Dal gCais dynasty. The High King of Ireland, Brian Boru, fortified Cashel in 990. Murtagh O'Brien, King of Cashel, in presence of the chiefs and clergy, made a grant in 1101 of the "Rock" with the territory around it to O'Dunan, "noble bishop and chief senior of Munster". In 1127 Cormac III of Munster, King of Desmond, erected close to his palace on the "Rock" a church, now known as Cormac's Chapel, which was consecrated in 1134. By the Synod of Kells, 1152, Cashel became an archiepiscopal see.
There are frequent references to "Tuadh Mumhan" in the Irish Annals beginning in the latter 11th century, but as a separate entity representing all of northern Munster an entry for the year 1118 seems to mark a milestone event. In that year, a treaty at Gleann Maidhir (Glanmire) divided the Kingdom of Munster into northern (Tuadh Mumhan) and southern (Des Mumhan) halves, a division apparently running near the border of modern counties Limerick and Cork. The entry in the Annals for 1118 reads, " A hosting by Toirdhealbhach Ua Conchobhair, king of Connacht, and by Murchadh O Maelsechlainn, king of Temhair, along with him, and by Aed O'Ruairc, into Mumha, as far as Glenn-Maghair; and he gave Des-Mumha to Mac Carthaigh, and Tuadh-Mumha to the sons of Diarmaid Ua Briain, and carried off the hostages of each."

===Lordship of Ireland===
With this 12th-century division of Munster into two parts, Thomond included the area about the diocese of Killaloe, and additionally encompassed the traditional territories of Úi Fidgeinti, Uí Chonaill Gabra, Eóghanacht Áine, Éile, Corco Mruadh, the tribes of Uaithne (later held by the Síl Cennétich, and much of Eóghanacht Caisel and Ciarraige Luachra.

By the early 13th century, through the encroachment of the Anglo-Norman Butler family and others into eastern Thomond (north Tipperary, east Limerick and south Offaly), part of which came to be known as Ormond or East Munster, the kingdom of Thomond was greatly reduced.

===Diocesan history===
Various members of the Desmond and Ormond families became archbishops in the succeeding years up to the English Reformation.
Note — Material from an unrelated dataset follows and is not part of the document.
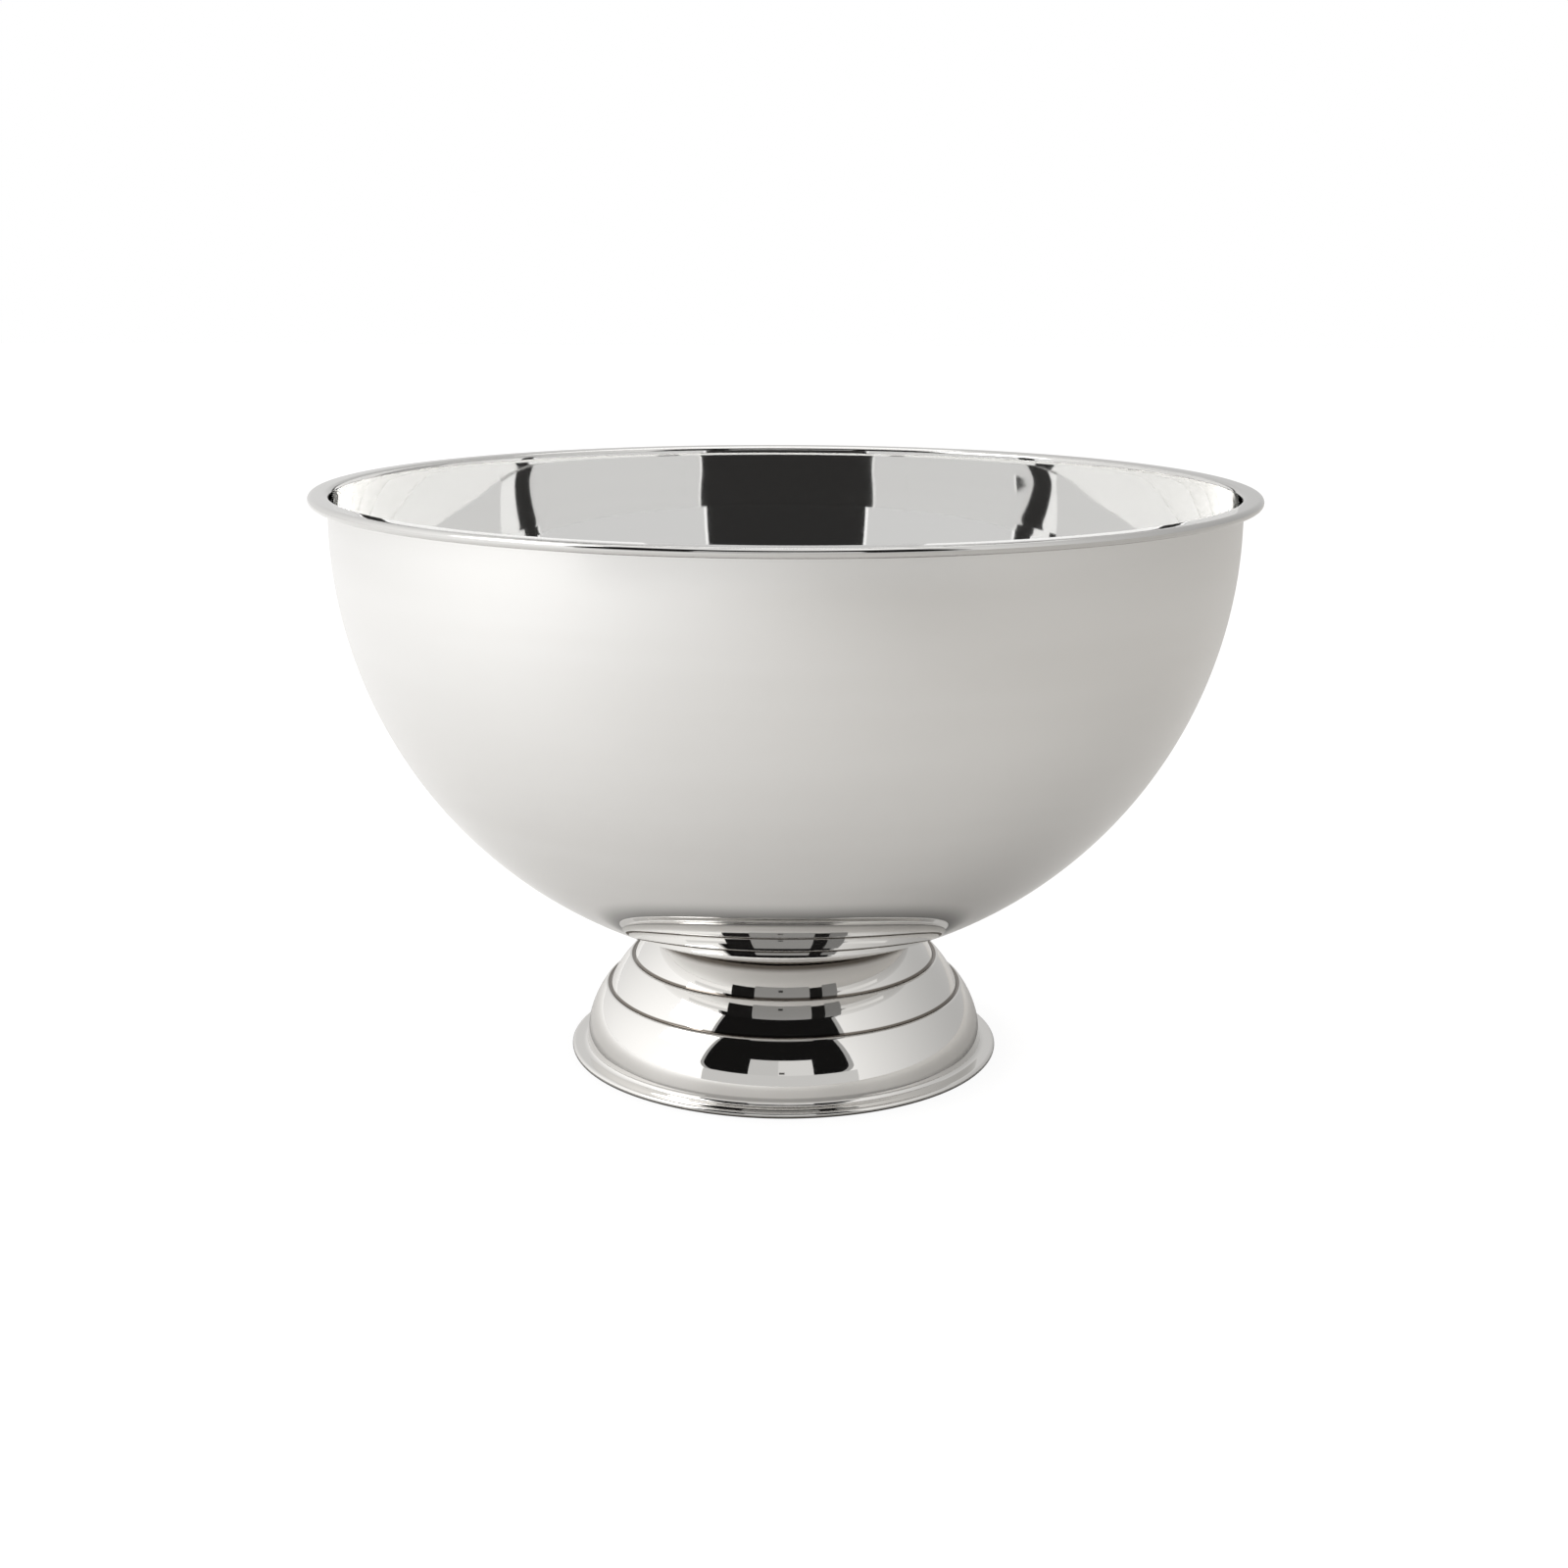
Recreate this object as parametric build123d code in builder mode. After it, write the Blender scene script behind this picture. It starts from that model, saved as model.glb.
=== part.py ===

After a vacancy of six years Maurice FitzGibbon (1567-1578) a Cistercian abbot who belonged to the royal Desmond family, was promoted to the archbishopric by pope Pius V, but James MacCaghwell was put forward by Elizabeth I of England. Thus began the Anglican religion at Cashel. When the Penal Laws were sufficiently relaxed, the Roman Catholic archbishops returned openly to the see, but changed their residence and cathedra to Thurles.

===Modern times===
When County Tipperary was split into North and South Ridings in 1836, Middle Third was allocated to the south riding. However, the neighbouring barony of Kilnamanagh was split into Upper and Lower half-baronies, being allocated to the north and south ridings respectively.

==Towns, villages and townlands of the barony==

- Cashel
- Rosegreen
- Fethard
- New Inn

===Civil parishes of the barony===
This table lists an historical geographical sub-division of the barony known as the civil parish (not to be confused with an Ecclesiastical parish).

| Name in Irish | Name in English |
|---|---|
| Ard Máil | Ardmayle |
| Baile an Ghraeigh | Graystown |
| Baile an Ráiligh | Railstown |
| Baile an tSeánaigh | St. Johnstown |
| Baile Bhriodúnach | Peppardstown |
| Baile na Madraí | Dogstown |
| Baile na Móna | Mora |
| Baile Uí Shíocháin | Ballysheehan |
| Bricín | Brickendown |
| Carraig Phádraig | St. Patricksrock |
| An Chathair Dhearg | Redcity |
| Cill Bhrácha | Kilbragh |
| Cill Cholmáin | Colman |
| Cill Chonaill | Kilconnell |
| Cill Teimhneáin | Kiltinan |
| Cillín an Stiabhnaigh | Killeenasteena |
| An Cluainín | Cloneen |
| Cnoc Rafann | Knockgraffon |
| An Chuailleach | Cooleagh |
| Cúil Mhondraí | Coolmundry |
| Daingean Deargáin | Dangandargan |
| Domhnach Mór | Donaghmore |
| Drongán | Drangan |
| Reilig Mhuire agus Áth Iseal | Relickmurry and Athassel |
| Fiodh Ard | Fethard |
| Gael | Gaile |
| Gráinseach an Bhairéadaigh | Barrettsgrange |
| Gráinseach Eoin Baiste | Baptistgrange |
| Maigh Gabhra | Magowry |
| Maigh gCorbáin | Magorban |
| An Mhainistir Liath | Horeabbey |
| Mainistir na Croiche | Holycross |
| Oireadh | Erry |
| Paróiste Eoin Baiste | St. John baptist |
| Ráth an Bhaightiúnaigh | Boytonrath |
| Ráth Cuala | Rathcool |
| Tulaigh Mheáin | Tullamain |
| Uachtar Rátha | Outeragh |

Note: while the civil parish of Holycross straddles two baronies (Eliogarty and this baraony), the village itself and the abbey are entirely located in Eliogarty.